Just over half a mile south of the Grey Wethers stone circles the OS map details some hut circles. I’d never previously taken much notice of these (the pull of Grey Wethers being that bit stronger!) but the early morning light was modelling some of the stones rather well, and I wanted to record some detail of the route I’d just taken from Postbridge, so I stopped to make an image. I say ‘an’ image, but in fact the sun was veiled by thick cloud behind me every few moments, so I recorded several photographs within 15 minutes, and they all look quite different, this being the most effective.
The Grey Wethers stone circles lie uphill directly north of this, and as I approached I was reminded of the legend of a drunken farmer in the 19th century, new to the area, who it is said saw the stones from a distance in the mist, and bought them, convinced they were a flock of sheep! On my walk in June there was no mist, but I thought I would test the credibility of this with a long lens. Even allowing for the stones lying flat on the grass back in the 19th century, I wondered how drunk would you have to be…
The clouds kept rolling in as I reached the stones, standing just the way Robert Burnard arranged them in 1909 among the tussock grass. They may not quite be placed as they stood around 5000 years ago, but they are still a striking sight at the foot of Sittaford Tor, with the Fernworthy Forest to the east. This photograph shows just one of the circles; the two are best viewed from the flanks of the tor itself, about which, more later!
I began the long trudge from Grey Wethers up to Sittaford Tor, which always seems to take longer than expected (usually because I’m always looking back down the hill to view the double stone circles!). On this walk, though, at perhaps the half way point, I stopped when I saw a strikingly beautiful white pony standing still a little distance ahead of me, staring right back. It was quite the most captivating moment, and I have already written about it, and shared another image here. I couldn’t take my eyes off the creature (I can’t explain why), as it began to skirt from west to east around me. At the mid point I took another photograph:
My last view of the pony was directly above Grey Wethers, facing East, and in the large view you will be able to see the double stone circle beyond it (click twice on the image below):
From the top of Sittaford Tor I followed the wall leading south west for a few hundred metres looking for the marker stone I’d seen mentioned by others online. It is large enough not to miss, and the circle of (very flat) stones lies on the other side of the wall alongside it. Although the morning was by now bright and the visibility good to the hills over to the south, the cloud cover by this point was heavy and rather threatening. Quite a view though.
A few minutes later the clouds had really dropped, so the light wasn’t terribly attractive as I took this photograph to show the relationship of some of the stones to Sittaford Tor (top left). I’ve seen on YouTube at least a couple of videos of “Sittaford Stone Circle” which are clearly just taken from the top of the tor; I can assure you that these recumbent stones are not visible from there!
I felt an image showing some stone detail might be interesting, and the sliced grass around the large foreground stone here demonstrates how recently these great chunks of granite were unearthed.
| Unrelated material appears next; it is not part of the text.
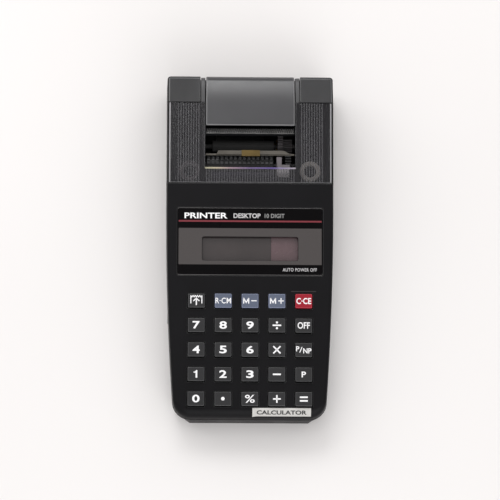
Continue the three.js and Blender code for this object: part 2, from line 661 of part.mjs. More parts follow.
function printerCover() {
  const front = deckHeight(COVER_FRONT_Y);
  const back = RIDGE_Y - 0.25;
  const plate = (x0, x1, y0, y1) =>
    alongX(
      [
        [y0, deckHeight(y0) - COVER_THICKNESS],
        [y1, deckHeight(y1) - COVER_THICKNESS],
        [y1, deckHeight(y1)],
        [y0, deckHeight(y0)],
      ],
      x0,
      x1,
    );
  const edge = BAY_HALF_WIDTH - GAP;
  const bar = plate(-edge, edge, COVER_FRONT_Y, WINDOW_FRONT_Y);
  const parts = [-1, 1].flatMap((side) => {
    const span = (a, b) => [side * a, side * b].sort((p, q) => p - q);
    const outer = overTheTop(WINDOW_FRONT_Y - 1, 0, -30);
    const inner = overTheTop(WINDOW_FRONT_Y - 1, -COVER_THICKNESS, -30).reverse();
    const skirt = box(...span(edge - 1.2, edge), 44, 60, front - 6.6, deckHeight(44) - 1);
    return [
      plate(...span(WINDOW_HALF_WIDTH + 1, edge), WINDOW_FRONT_Y - 1, back),
      alongX([...outer, ...inner], ...span(WINDOW_HALF_WIDTH, STRIP_HALF_WIDTH)),
      cylinderX(3.2, ...span(WINDOW_HALF_WIDTH, STRIP_HALF_WIDTH), hinge, 16),
      skirt,
    ];
  });
  const pinHole = cylinderX(FLAP_PIN_RADIUS + GAP, -30, 30, hinge, 14);
  return cut(join(bar, ...parts), pinHole);
}

function paperFlap() {
  const outer = overTheTop(FLAP_FRONT_Y, FLAP_PROUD, -60);
  const inner = overTheTop(FLAP_FRONT_Y, FLAP_PROUD - COVER_THICKNESS, -60).reverse();
  const sheet = alongX([...outer, ...inner], -FLAP_HALF_WIDTH, FLAP_HALF_WIDTH);
  const cheeks = [-1, 1].flatMap((side) => {
    const span = (a, b) => [side * a, side * b].sort((p, q) => p - q);
    return [
      cylinderX(3.3, ...span(FLAP_HALF_WIDTH - 1.5, FLAP_HALF_WIDTH), hinge, 16),
      cylinderX(FLAP_PIN_RADIUS, ...span(FLAP_HALF_WIDTH - 0.5, STRIP_HALF_WIDTH - 0.2), hinge, 12),
    ];
  });
  return join(sheet, ...cheeks);
}

// ---------------------------------------------------------------- materials
const paint = (color, roughness, metalness = 0) =>
  new THREE.MeshStandardMaterial({ color, roughness, metalness });

const materials = {
  caseBlack: paint(0x1b1b1d, 0.5),
  panelBlack: paint(0x121213, 0.25),
  keyGrey: paint(0x3c3c3e, 0.55),
  keyBlue: paint(0x5c6688, 0.55),
  keyRed: paint(0xa81c30, 0.5),
  smoke: paint(0x303034, 0.2),
  flapSmoke: paint(0x4a4a4e, 0.45),
  lcd: paint(0x5a5450, 0.3),
  rubber: paint(0x1a1a1a, 0.9),
  matRubber: paint(0x8c8f92, 0.85),
  board: paint(0x2c5a35, 0.6),
  steel: paint(0xb4b4b2, 0.35, 1),
  brass: paint(0xb79a4c, 0.35, 1),
  nylon: paint(0xd8d2c4, 0.6),
  inkFelt: paint(0x35245a, 0.9),
  packWrap: paint(0x2f5f8c, 0.4),
};

const keyMaterials = {
  key_clear: materials.keyRed,
  key_memory_recall: materials.keyBlue,
  key_memory_minus: materials.keyBlue,
  key_memory_plus: materials.keyBlue,
};

// ---------------------------------------------------------------- assembly
const calculator = new THREE.Group();

function place(name, geometry, material, parent = calculator) {
  const mesh = new THREE.Mesh(geometry.isBufferGeometry ? geometry : toGeometry(geometry), material);
  mesh.name = name;
  parent.add(mesh);
  return mesh;
}

place("upper_case", upperCase(), materials.caseBlack);
place("lower_case", lowerCase(), materials.caseBlack);

const deck = new THREE.Group();
deck.position.set(0, FRONT_Y, DECK_FRONT_Z);
deck.rotation.x = DECK_SLOPE;
calculator.add(deck);

const capGeometry = toGeometry(keyCap());
for (const { name, x, y } of keyPlaces) {
  place(name, capGeometry, keyMaterials[name] ?? materials.keyGrey, deck).position.set(x, y, 0);
}
place("display_panel", displayPanel(), materials.panelBlack, deck);
place("lcd_glass", lcdGlass(), materials.lcd, deck);
place("lcd_connector", lcdConnector(), materials.rubber, deck);
place("key_mat", keyMat(), materials.matRubber, deck);
place("main_board", mainBoard(), materials.board, deck);

place("battery_pack", batteryPack(), materials.packWrap);
place("battery_contact_spring", contactStrip(-1, 3.6), materials.steel);
place("battery_contact_plate", contactStrip(1, 3.6), materials.steel);
place("battery_door", batteryDoor(), materials.caseBlack);
place("dc_jack", dcJack(), materials.rubber);
SCREWS.forEach((screw) => place(screw.name, caseScrew(screw), materials.steel));
FEET.forEach((pad) => place(pad.name, foot(pad), materials.rubber));

place("printer_frame", printerFrame(), materials.caseBlack);
place("printer_motor", printerMotor(), materials.steel);
place("motor_pinion", motorPinion(), materials.brass);
place("feed_gear", feedGear(), materials.nylon);
place("feed_roller", feedRoller(), materials.rubber);
place("type_drum", typeDrum(), materials.caseBlack);
place("ink_roller", inkRoller(), materials.inkFelt);
place("ink_lever", inkLever(), materials.nylon);
place("paper_guide", paperGuide(), materials.steel);
place("guide_clip", guideClip(), materials.brass);
place("grommet_left", grommet(-1), materials.nylon);
place("grommet_right", grommet(1), materials.nylon);
const bar = place("tear_bar", tearBar(), materials.steel);
bar.position.set(0, 56.8, 29.9);
bar.rotation.x = THREE.MathUtils.degToRad(14);

place("printer_cover", printerCover(), materials.smoke);
place("paper_flap", paperFlap(), materials.flapSmoke);

export default calculator;
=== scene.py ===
"""The looks of the desk calculator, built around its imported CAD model.

Shapes are made in millimetres in the CAD frame and scaled to metres when they become pieces.
"""

import json
import math

import bmesh
import bpy
from mathutils import Matrix, Vector

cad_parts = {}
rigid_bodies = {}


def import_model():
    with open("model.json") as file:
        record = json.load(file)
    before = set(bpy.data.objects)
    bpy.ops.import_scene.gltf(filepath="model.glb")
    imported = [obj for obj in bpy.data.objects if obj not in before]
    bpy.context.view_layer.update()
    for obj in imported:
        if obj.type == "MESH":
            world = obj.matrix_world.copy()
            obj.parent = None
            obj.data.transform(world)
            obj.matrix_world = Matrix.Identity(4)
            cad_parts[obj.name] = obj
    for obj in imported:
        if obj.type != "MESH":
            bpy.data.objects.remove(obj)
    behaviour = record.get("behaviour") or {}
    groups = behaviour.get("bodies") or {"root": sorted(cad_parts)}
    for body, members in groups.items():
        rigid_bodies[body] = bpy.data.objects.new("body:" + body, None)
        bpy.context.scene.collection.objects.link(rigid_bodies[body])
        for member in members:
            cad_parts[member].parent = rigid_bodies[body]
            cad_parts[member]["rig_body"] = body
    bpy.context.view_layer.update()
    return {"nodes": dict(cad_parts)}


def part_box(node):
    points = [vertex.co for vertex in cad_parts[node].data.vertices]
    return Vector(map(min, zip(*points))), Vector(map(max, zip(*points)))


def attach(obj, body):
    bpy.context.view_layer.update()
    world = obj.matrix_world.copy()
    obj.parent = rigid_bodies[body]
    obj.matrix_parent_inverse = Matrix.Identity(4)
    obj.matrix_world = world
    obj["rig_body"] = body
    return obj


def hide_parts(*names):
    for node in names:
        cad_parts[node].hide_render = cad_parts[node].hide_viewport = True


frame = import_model()

MM = 0.001

# ---------------- dimensions of the CAD model, in mm
HALF_WIDTH = 42.4
FRONT_Y = -87.5
REAR_Y = 87.5
TAPER_START_Y = 22.0
TAPER_RADIUS = 1420.0
FRONT_CORNER = 9.0
REAR_CORNER = 2.0
HOLLOW_REAR_CORNER = 4.0
GAP = 0.3
WALL = 2.0
SEAM_Z = 13.0
DECK_FRONT_Z = 19.5
DECK_SLOPE = math.radians(5)
RIDGE_Y = 72.45
REAR_SLOPE = math.radians(12)
SIDE_EDGE_RADIUS = 1.5
FRONT_EDGE_RADIUS = 5.0
CASE_DRAFT = 0.35

KEY_WIDTH = 8.4
KEY_DEPTH = 7.1
KEY_RISE = 1.6
KEY_HOLE_GAP = 0.4
KEY_DISH = 0.03

PANEL_HALF_WIDTH = 36.4
PANEL_HALF_DEPTH = 17.1
PRINT_HALF_WIDTH = 36.0
PANEL_CENTRE = 89.0
PANEL_PROUD = 0.1
PANEL_THICKNESS = 1.0
LCD_HALF_WIDTH = 24.1
LCD_HALF_DEPTH = 6.0
LCD_CENTRE = 85.3
LCD_TOP = -2.3

BAY_FRONT_Y = 30.8
BAY_HALF_WIDTH = 41.5
COVER_FRONT_Y = 31.2
COVER_THICKNESS = 1.6
COVER_HALF_WIDTH = 41.2
SKIRT_FRONT_Y = 44
SKIRT_REAR_Y = 60
WINDOW_FRONT_Y = 39.3
WINDOW_HALF_WIDTH = 22.9
STRIP_HALF_WIDTH = 25.0
FLAP_FRONT_Y = 60.4
FLAP_HALF_WIDTH = 22.5
FLAP_PROUD = 0.5
REAR_ROUND = 4.0
RIB_PITCH = 1.3
RIBBED_HALF_WIDTH = 36.6
RIB_HEIGHT = 0.06

DRUM = (43.5, 16.5)
DRUM_RADIUS = 6.5
WHEEL_RADIUS = 5.95
TYPE_WHEELS = 15
TYPE_PITCH = 2.28
DRUM_TEETH = 26
GEAR_MODULE = 0.5


def deck_height(y):
    """Height of the deck plane, which falls behind the ridge."""
    ridge = DECK_FRONT_Z + math.tan(DECK_SLOPE) * (RIDGE_Y - FRONT_Y)
    if y <= RIDGE_Y:
        return ridge - math.tan(DECK_SLOPE) * (RIDGE_Y - y)
    return ridge - math.tan(REAR_SLOPE) * (y - RIDGE_Y)


HINGE_Y = REAR_Y - FLAP_PROUD - REAR_ROUND
HINGE_Z = deck_height(HINGE_Y) - REAR_ROUND / math.cos(REAR_SLOPE)

# The deck's own axes: x across, y along the deck from the user's edge, z out of it.
DECK = Matrix.Translation((0, FRONT_Y, DECK_FRONT_Z)) @ Matrix.Rotation(DECK_SLOPE, 4, "X")
UPRIGHT = Matrix.Identity(4)


# ---------------- shape helpers
def mesh_from(vertices, faces):
    bm = bmesh.new()
    made = [bm.verts.new(v) for v in vertices]
    for face in faces:
        bm.faces.new([made[i] for i in face])
    bmesh.ops.recalc_face_normals(bm, faces=bm.faces)
    return bm


def block(x0, x1, y0, y1, z0, z1):
    vertices = [(x, y, z) for z in (z0, z1) for y in (y0, y1) for x in (x0, x1)]
    faces = [(0, 2, 3, 1), (4, 5, 7, 6), (0, 1, 5, 4), (2, 6, 7, 3), (0, 4, 6, 2), (1, 3, 7, 5)]
    return mesh_from(vertices, faces)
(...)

Note the Cotton grass all around in this and the next couple of photographs. Perhaps a century earlier the Grey Wethers stones were lying on the grass much like this before they were re-erected. The marker stone, standing by the wall outside of the circle, is visible at the top right of this image.
It is difficult to include many flat-lying stones in the circle in a single photograph, because they are tricky to highlight in this grassland, and the circumference of the circle is so large that the lens would have to be very wide, making the stones appear far too small. The panoramic image at the top of this blog piece, stitched from 9 vertical images, needs to be viewed very large indeed for full effect, so below is a smaller selection of stones, looking South and East from around the outside of the circle. Again the marker stone is visible to help give a sense of scale.
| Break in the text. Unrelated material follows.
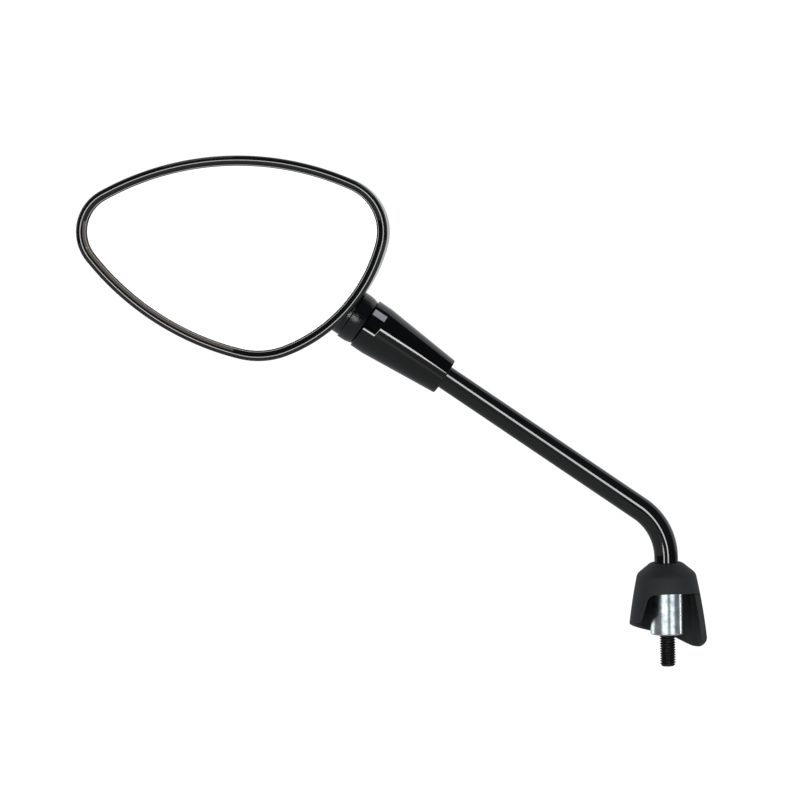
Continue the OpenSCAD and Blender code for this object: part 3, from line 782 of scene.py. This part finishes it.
# Grip ring: a small ring of smooth rubber in the sleeve's close bore, which holds the sleeve
# where it is pushed to on the stem. It keeps the shape of its CAD node.
smooth_rubber = finish("smooth_rubber", (0.02, 0.02, 0.02), (0.012, 0.012, 0.012), (0.45, 0.6),
                       scales=(200, 1200), bump=0.1)


def dress(node, material):
    """Gives a CAD node that keeps its own shape its finish."""
    for slot in nodes[node].material_slots:
        slot.material = material


dress("grip_ring", smooth_rubber)


# Neck cover: a collar of satin black plastic, a ball below and a short tube above, that closes
# the joint off where the head leaves the sleeve.
neck_r = 13 * MM
neck_wall = 1.4 * MM
neck_len = 12 * MM
neck_step = 0.8 * MM
neck_step_at = 2.8 * MM
neck_draft = 0.1 * MM
neck_inner_taper = 0.6 * MM
neck_mouth = math.radians(38.9)
ball_steps = 32
inner_steps = 24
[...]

The view below facing north west shows 11 of the stones (there are 30 in total, excluding the marker stone) looking toward one of the wildest parts of Dartmoor. The circle has now been confirmed as the highest in Southern England at 1722 feet (525 metres) above sea level, is 112 feet (34 metres) in diameter, and is a similar age to that at Grey Wethers: between 4000 and 5000 years old. How wonderful it would be to see these stones erected again – and how much more visually arresting. I do hope this will happen.
I returned the way I’d set out, needing to get back home for early afternoon, but I did pause to admire the terrific prospect to the South East (toward Bellever Tor and Hamel Down) from the summit of Sittaford Tor. This photograph is worth exploring at the large size: please click on it to view.
The walk back down from the tor was in much better light than the ascent, and I couldn’t resist a couple of images of the Grey Wethers stone circles below. The first is from the higher vantage point:
The second, from a little lower (and with a slightly wider lens) shows some of the dreaded tussock grass that covers much of this part of the moor. There are thankfully ways around it for most of this walk, but places like Cut Hill (further over to the west from here) are, to say the least, a bit of a trial!
A final image of Grey Wethers shows one of the largest stones up close and also how the two circles relate to each other at ground level:
I took only a few photographs after Grey Wethers, because time was very much against me, having spent so long at the higher circle. I did stop for one more image by the wall under Hartland Tor. This wall feels to me like a kind of threshold between the gentler Postbridge aspect of the moor and the raw, rugged landscape that follows the East Dart back up to its source. In the late morning (it was around 11:30 at this point, I think) cloud shadows were flashing quickly across this hillside amphitheatre and it was time to turn my back on the wall, drop back down to the river and head back to the car. I met two more walkers on the stretch to Hartyland, and at least another dozen between there and the roadside bridge, partly explained by the coaches in the car park. I assume they wouldn’t have had time to explore very far.
It would take far less time to walk to the Sittaford Stone Circle via Fernworthy Forest, by parking near the wall at the end of the forest road, walking up west through the trees to the open moor, then heading due south to Grey Wethers and on up to the Tor. I’ve walked this route to Sittaford Tor several times, but where time allows my preference is always to spend a little time looking down at the East Dart from that enchanting path under Hartland Tor.